Data block >>
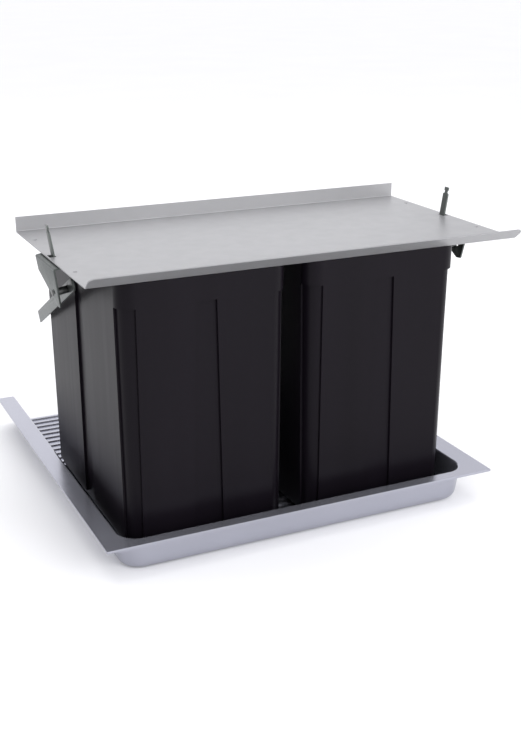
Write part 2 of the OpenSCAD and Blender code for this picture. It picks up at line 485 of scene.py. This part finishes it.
def dress(piece: Shaper, material: bpy.types.Material, body: str, slot: str, *nodes: str) -> None:
    """Finishes a piece and fixes it to the frame.

    Args:
        piece: The piece.
        material: Its finish.
        body: The body that it rides on.
        slot: The name of a material slot; not used.
        nodes: The CAD nodes that it stands for.
    """
    piece.obj.data.materials.clear()
    piece.obj.data.materials.append(material)
    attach(piece.obj, body)
    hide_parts(*nodes)
    LOG.info("%s: %d faces on %s", piece.obj.name, len(piece.obj.data.polygons), body)


# ---------------------------------------------------------------- sub-assemblies


@dataclass
class Bins:
    """The two rectangular bins, one modelled and one copied."""

    wall: float = 2.4 * MM
    proud: float = 3 * MM
    band: float = 30 * MM
    draft: float = 2.5 * MM
    corner: float = 17 * MM
    foot_round: float = 6 * MM
    corner_recess: float = 20 * MM
    recess_top: float = 26 * MM
    recess_foot: float = 38 * MM
    panel_foot: float = 12 * MM
    edge: float = 1.1 * MM

    def shell(self, name: str, low: Vector, high: Vector) -> Shaper:
        """Models one bin.

        Args:
            name: The piece's name.
            low: The lowest corner of the bin over its rim.
            high: The highest corner.

        Returns:
            The bin.
        """
        inner_low = (low.x + self.proud, low.y + self.proud, low.z)
        inner_high = (high.x - self.proud, high.y - self.proud, high.z)
        middle = (Vector(inner_low) + Vector(inner_high)) / 2
        half = (Vector(inner_high) - Vector(inner_low)) / 2
        bin_ = Shaper.block(name, inner_low, inner_high)
        band_z = high.z - self.band
        foot_z = low.z + self.panel_foot
        with bin_.editing():
            bin_.pick("VERT", lambda p, n: p.z < low.z + NEAR)
            bin_.stretch((1 - self.draft / half.x, 1 - self.draft / half.y, 1), middle)
            bin_.pick("EDGE", lambda p, d: abs(d.z) > 0.9)
            bin_.round(self.corner, 10)
            bin_.pick("EDGE", lambda p, d: p.z < low.z + NEAR and abs(d.z) < 0.1)
            bin_.round(self.foot_round, 5)
            bin_.all()
            bin_.slice((0, 0, band_z), (0, 0, 1))
            bin_.all()
            bin_.slice((0, 0, foot_z), (0, 0, 1))
            self.mark_panels(bin_, middle, half, band_z, foot_z)
            bin_.pick("FACE", lambda p, n: self.is_raised(p, n, middle, half, band_z, foot_z))
            bpy.ops.mesh.extrude_region_shrink_fatten(
                TRANSFORM_OT_shrink_fatten={"value": self.proud, "use_even_offset": True})
            bin_.pick("FACE", lambda p, n: n.z > 0.9 and p.z > high.z - NEAR)
            bpy.ops.mesh.delete(type="FACE")
        return bin_

    def mark_panels(self, bin_: Shaper, middle: Vector, half: Vector, band_z: float,
                    foot_z: float) -> None:
        """Cuts the panels' edges into the walls.

        Args:
            bin_: The bin.
            middle: The middle of the body.
            half: Half its size.
            band_z: The height of the band's lower edge.
            foot_z: The height of the panels' lower edge.
        """
        drop = band_z - foot_z
        spread = (self.recess_foot - self.recess_top) / 2
        for axis in (0, 1):
            across = Vector((1, 0, 0)) if axis == 0 else Vector((0, 1, 0))
            for side in (-1, 1):
                edge = middle + across * side * (half[axis] - self.corner_recess + self.proud)
                self.cut_walls(bin_, axis, edge, across, band_z, foot_z)
                inner = middle.copy()
                inner += across * side * self.recess_top / 2
                inner.z = band_z
                tilt = (across * drop + Vector((0, 0, side * spread))).normalized()
                self.cut_walls(bin_, axis, inner, tilt, band_z, foot_z)

    def cut_walls(self, bin_: Shaper, axis: int, point: Vector, normal: Vector, band_z: float,
                  foot_z: float) -> None:
        """Cuts the two walls that face across an axis, between the band and the panels' foot.

        Args:
            bin_: The bin.
            axis: 0 to cut the front and back walls, 1 to cut the side walls.
            point: A point on the cut.
            normal: The cut's normal.
            band_z: The height of the band's lower edge.
            foot_z: The height of the panels' lower edge.
        """
        facing = 1 - axis
        bin_.pick("FACE", lambda p, n: abs(n[facing]) > 0.99 and foot_z < p.z < band_z)
        bin_.slice(point, normal)

    def is_raised(self, place: Vector, normal: Vector, middle: Vector, half: Vector,
                  band_z: float, foot_z: float) -> bool:
        """Returns whether a wall face belongs to the rim band or to a panel."""
        if abs(normal.z) > 0.9 or place.z < foot_z:
            return False
        if place.z > band_z:
            return True
        for axis in (0, 1):
            if abs(normal[1 - axis]) > 0.99:
                off = abs(place[axis] - middle[axis])
                inner = (self.recess_top + self.recess_foot) / 4
                outer = half[axis] - self.corner_recess + self.proud
                return inner < off < outer
        return False

    def build(self, material: bpy.types.Material) -> None:
        """Models both bins and dresses them."""
        low, high = (Vector(corner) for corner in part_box("left_bin"))
        left = self.shell("left_bin_shell", low, high)
        left.tidy()
        left.modify("SOLIDIFY", thickness=self.wall, offset=-1.0, use_even_offset=True)
        left.soften(self.edge, 3, 28)
        left.even_shading()
        right = left.copy("right_bin_shell", Vector(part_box("right_bin")[0]) - low)
        dress(left, material, "left_bin", "bin_plastic", "left_bin")
        dress(right, material, "right_bin", "bin_plastic", "right_bin")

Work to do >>
Quote the listing above, but only from the line that shows "attach(piece.obj, body)" through the line that shows "rectangular bins, one".

Task response >>
    attach(piece.obj, body)
    hide_parts(*nodes)
    LOG.info("%s: %d faces on %s", piece.obj.name, len(piece.obj.data.polygons), body)


# ---------------------------------------------------------------- sub-assemblies


@dataclass
class Bins:
    """The two rectangular bins, one modelled and one copied."""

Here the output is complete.